**Given exercise**
Output each line of the material exactly as it stands.
::: Records provided :::
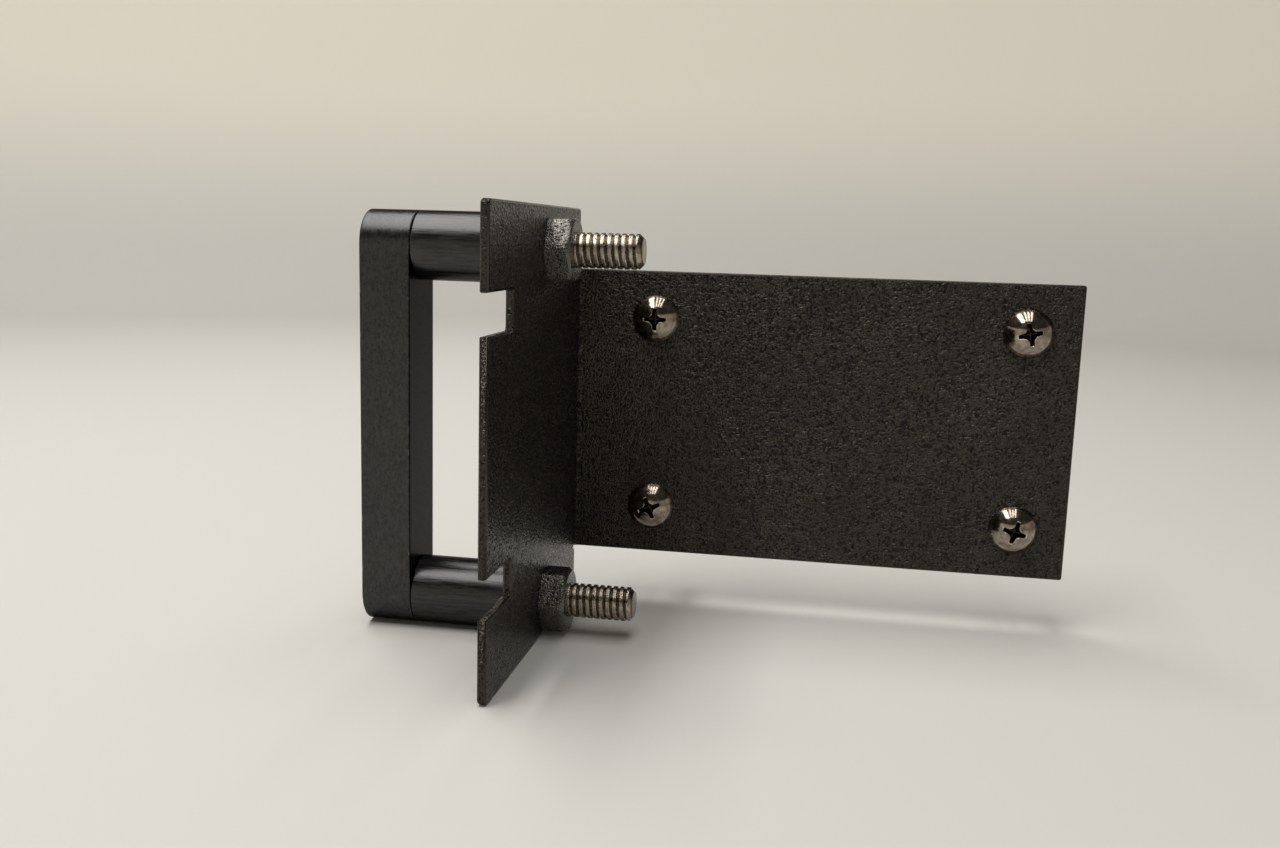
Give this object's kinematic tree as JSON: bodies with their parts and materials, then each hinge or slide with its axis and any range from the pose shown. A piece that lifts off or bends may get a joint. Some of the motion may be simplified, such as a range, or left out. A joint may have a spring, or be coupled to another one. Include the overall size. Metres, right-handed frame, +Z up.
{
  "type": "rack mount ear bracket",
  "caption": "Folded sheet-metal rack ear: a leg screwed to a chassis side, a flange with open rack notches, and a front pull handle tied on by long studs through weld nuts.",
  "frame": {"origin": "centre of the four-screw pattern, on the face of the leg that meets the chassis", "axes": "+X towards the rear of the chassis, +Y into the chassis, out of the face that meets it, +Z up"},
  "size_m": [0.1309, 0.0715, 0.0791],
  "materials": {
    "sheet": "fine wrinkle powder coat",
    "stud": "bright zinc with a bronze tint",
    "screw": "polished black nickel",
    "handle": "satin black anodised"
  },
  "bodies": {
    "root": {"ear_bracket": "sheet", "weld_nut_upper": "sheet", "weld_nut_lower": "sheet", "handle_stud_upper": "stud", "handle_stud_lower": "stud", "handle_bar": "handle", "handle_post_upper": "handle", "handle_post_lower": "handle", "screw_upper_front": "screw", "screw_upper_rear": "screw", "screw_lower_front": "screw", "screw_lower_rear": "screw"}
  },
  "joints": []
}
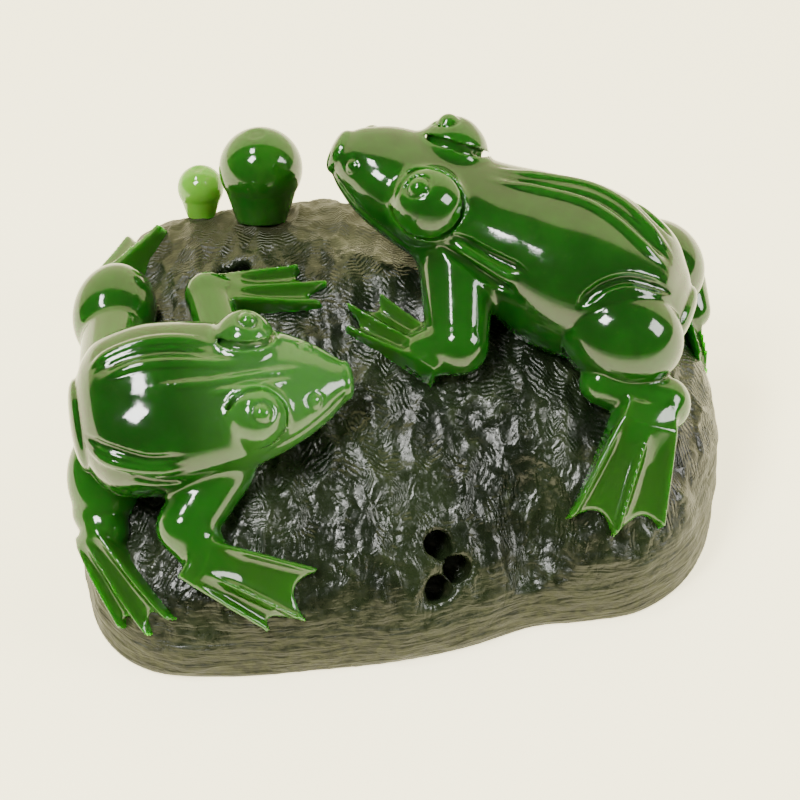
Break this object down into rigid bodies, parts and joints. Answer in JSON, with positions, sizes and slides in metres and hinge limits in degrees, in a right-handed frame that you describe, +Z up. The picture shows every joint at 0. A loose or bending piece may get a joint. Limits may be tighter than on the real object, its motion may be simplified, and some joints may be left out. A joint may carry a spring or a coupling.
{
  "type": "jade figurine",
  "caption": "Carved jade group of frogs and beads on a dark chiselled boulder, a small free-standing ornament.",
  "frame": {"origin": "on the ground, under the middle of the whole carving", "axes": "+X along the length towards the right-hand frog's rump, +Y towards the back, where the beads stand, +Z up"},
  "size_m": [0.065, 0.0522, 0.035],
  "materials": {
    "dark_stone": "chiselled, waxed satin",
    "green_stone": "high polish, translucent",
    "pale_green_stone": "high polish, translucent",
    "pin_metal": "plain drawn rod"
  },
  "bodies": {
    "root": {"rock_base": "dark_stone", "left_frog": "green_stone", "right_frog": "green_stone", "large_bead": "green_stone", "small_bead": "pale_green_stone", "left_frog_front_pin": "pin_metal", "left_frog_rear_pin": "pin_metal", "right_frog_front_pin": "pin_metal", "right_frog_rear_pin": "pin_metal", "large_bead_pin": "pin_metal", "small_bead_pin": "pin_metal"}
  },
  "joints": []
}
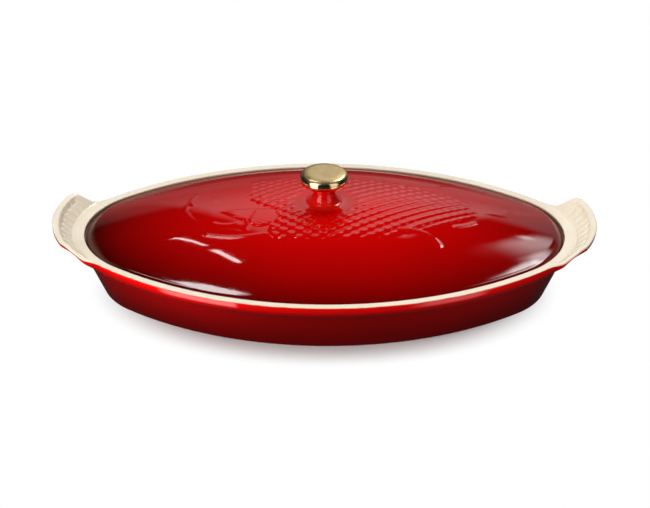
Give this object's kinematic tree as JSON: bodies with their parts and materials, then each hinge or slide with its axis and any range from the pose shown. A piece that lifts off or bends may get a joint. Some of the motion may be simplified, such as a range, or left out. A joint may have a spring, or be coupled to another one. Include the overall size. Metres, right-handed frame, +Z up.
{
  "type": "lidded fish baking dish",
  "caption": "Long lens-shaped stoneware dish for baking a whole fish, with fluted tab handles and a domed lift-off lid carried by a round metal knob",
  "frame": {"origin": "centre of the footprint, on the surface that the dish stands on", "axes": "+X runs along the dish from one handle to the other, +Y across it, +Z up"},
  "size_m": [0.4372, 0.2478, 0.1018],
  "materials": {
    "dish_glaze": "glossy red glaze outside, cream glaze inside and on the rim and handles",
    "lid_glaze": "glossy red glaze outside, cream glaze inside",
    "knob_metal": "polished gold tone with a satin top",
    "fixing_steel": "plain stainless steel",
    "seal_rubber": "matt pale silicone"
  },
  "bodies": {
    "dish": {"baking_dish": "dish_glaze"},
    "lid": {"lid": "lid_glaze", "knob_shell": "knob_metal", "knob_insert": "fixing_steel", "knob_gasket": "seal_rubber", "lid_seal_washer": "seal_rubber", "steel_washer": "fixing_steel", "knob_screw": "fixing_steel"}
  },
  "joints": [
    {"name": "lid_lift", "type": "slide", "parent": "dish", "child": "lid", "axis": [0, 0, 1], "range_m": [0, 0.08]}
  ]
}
:::
**Output**
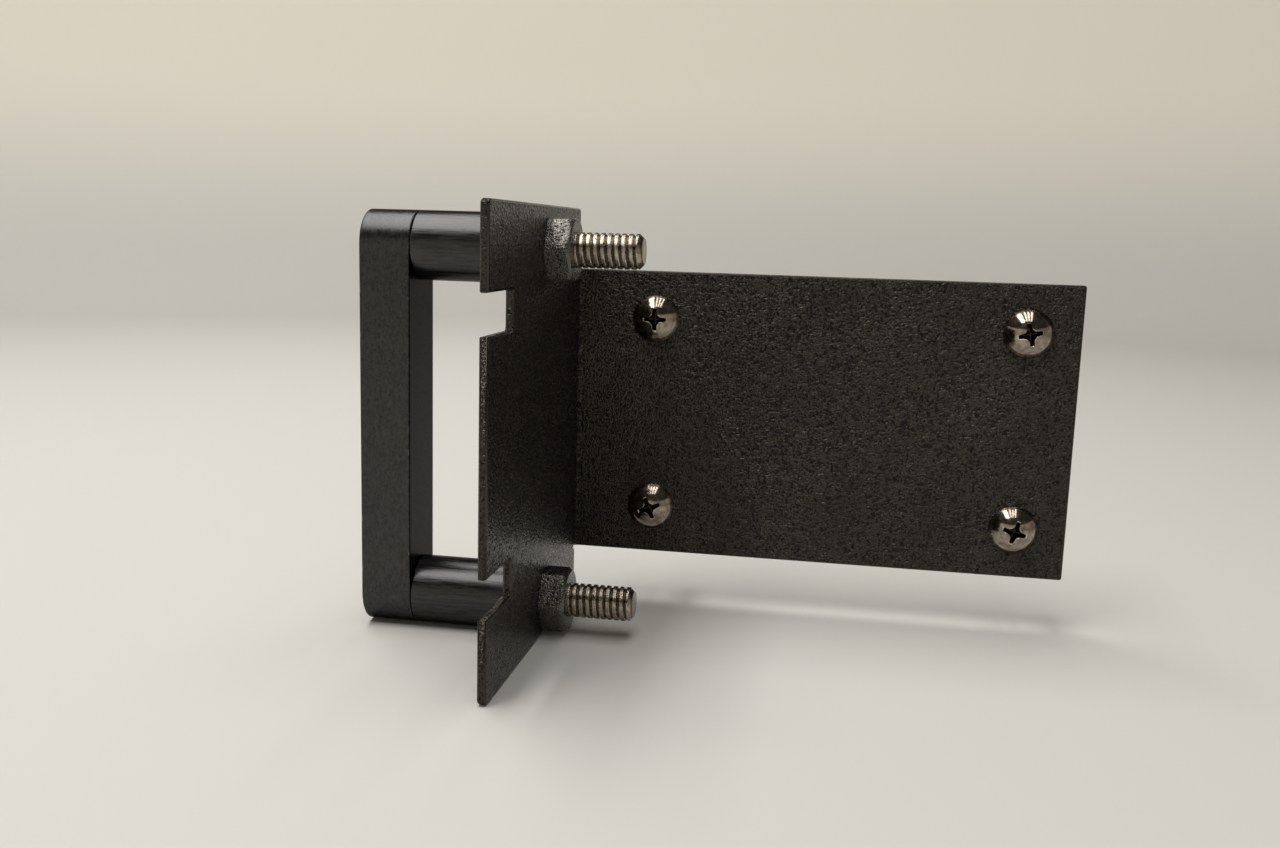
Give this object's kinematic tree as JSON: bodies with their parts and materials, then each hinge or slide with its axis and any range from the pose shown. A piece that lifts off or bends may get a joint. Some of the motion may be simplified, such as a range, or left out. A joint may have a spring, or be coupled to another one. Include the overall size. Metres, right-handed frame, +Z up.
{
  "type": "rack mount ear bracket",
  "caption": "Folded sheet-metal rack ear: a leg screwed to a chassis side, a flange with open rack notches, and a front pull handle tied on by long studs through weld nuts.",
  "frame": {"origin": "centre of the four-screw pattern, on the face of the leg that meets the chassis", "axes": "+X towards the rear of the chassis, +Y into the chassis, out of the face that meets it, +Z up"},
  "size_m": [0.1309, 0.0715, 0.0791],
  "materials": {
    "sheet": "fine wrinkle powder coat",
    "stud": "bright zinc with a bronze tint",
    "screw": "polished black nickel",
    "handle": "satin black anodised"
  },
  "bodies": {
    "root": {"ear_bracket": "sheet", "weld_nut_upper": "sheet", "weld_nut_lower": "sheet", "handle_stud_upper": "stud", "handle_stud_lower": "stud", "handle_bar": "handle", "handle_post_upper": "handle", "handle_post_lower": "handle", "screw_upper_front": "screw", "screw_upper_rear": "screw", "screw_lower_front": "screw", "screw_lower_rear": "screw"}
  },
  "joints": []
}
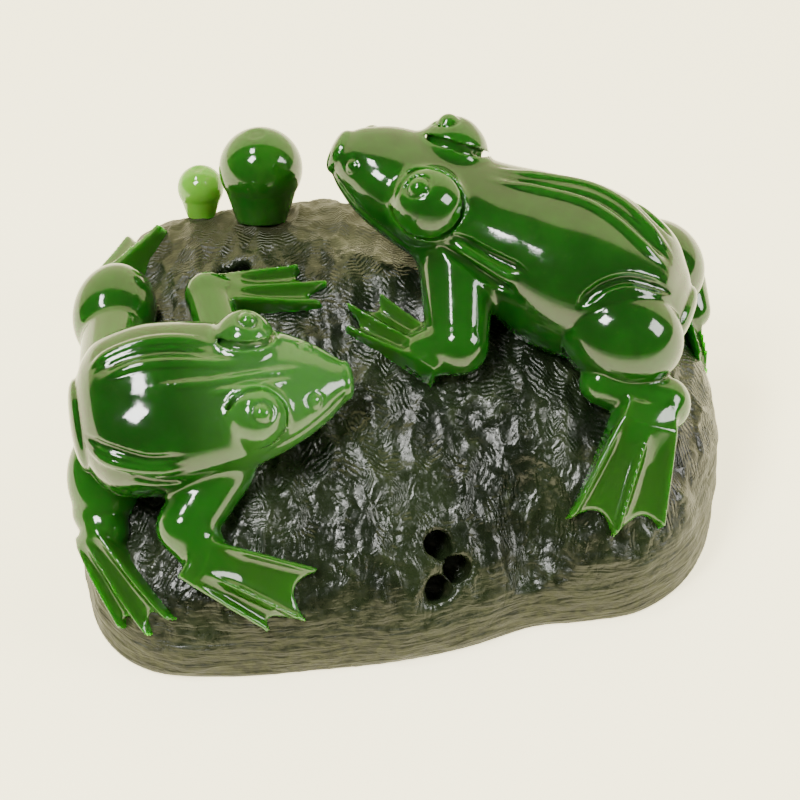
Break this object down into rigid bodies, parts and joints. Answer in JSON, with positions, sizes and slides in metres and hinge limits in degrees, in a right-handed frame that you describe, +Z up. The picture shows every joint at 0. A loose or bending piece may get a joint. Limits may be tighter than on the real object, its motion may be simplified, and some joints may be left out. A joint may carry a spring or a coupling.
{
  "type": "jade figurine",
  "caption": "Carved jade group of frogs and beads on a dark chiselled boulder, a small free-standing ornament.",
  "frame": {"origin": "on the ground, under the middle of the whole carving", "axes": "+X along the length towards the right-hand frog's rump, +Y towards the back, where the beads stand, +Z up"},
  "size_m": [0.065, 0.0522, 0.035],
  "materials": {
    "dark_stone": "chiselled, waxed satin",
    "green_stone": "high polish, translucent",
    "pale_green_stone": "high polish, translucent",
    "pin_metal": "plain drawn rod"
  },
  "bodies": {
    "root": {"rock_base": "dark_stone", "left_frog": "green_stone", "right_frog": "green_stone", "large_bead": "green_stone", "small_bead": "pale_green_stone", "left_frog_front_pin": "pin_metal", "left_frog_rear_pin": "pin_metal", "right_frog_front_pin": "pin_metal", "right_frog_rear_pin": "pin_metal", "large_bead_pin": "pin_metal", "small_bead_pin": "pin_metal"}
  },
  "joints": []
}
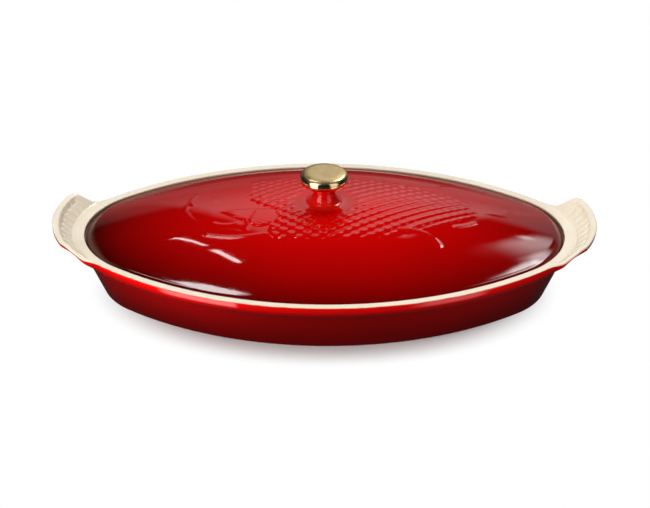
Give this object's kinematic tree as JSON: bodies with their parts and materials, then each hinge or slide with its axis and any range from the pose shown. A piece that lifts off or bends may get a joint. Some of the motion may be simplified, such as a range, or left out. A joint may have a spring, or be coupled to another one. Include the overall size. Metres, right-handed frame, +Z up.
{
  "type": "lidded fish baking dish",
  "caption": "Long lens-shaped stoneware dish for baking a whole fish, with fluted tab handles and a domed lift-off lid carried by a round metal knob",
  "frame": {"origin": "centre of the footprint, on the surface that the dish stands on", "axes": "+X runs along the dish from one handle to the other, +Y across it, +Z up"},
  "size_m": [0.4372, 0.2478, 0.1018],
  "materials": {
    "dish_glaze": "glossy red glaze outside, cream glaze inside and on the rim and handles",
    "lid_glaze": "glossy red glaze outside, cream glaze inside",
    "knob_metal": "polished gold tone with a satin top",
    "fixing_steel": "plain stainless steel",
    "seal_rubber": "matt pale silicone"
  },
  "bodies": {
    "dish": {"baking_dish": "dish_glaze"},
    "lid": {"lid": "lid_glaze", "knob_shell": "knob_metal", "knob_insert": "fixing_steel", "knob_gasket": "seal_rubber", "lid_seal_washer": "seal_rubber", "steel_washer": "fixing_steel", "knob_screw": "fixing_steel"}
  },
  "joints": [
    {"name": "lid_lift", "type": "slide", "parent": "dish", "child": "lid", "axis": [0, 0, 1], "range_m": [0, 0.08]}
  ]
}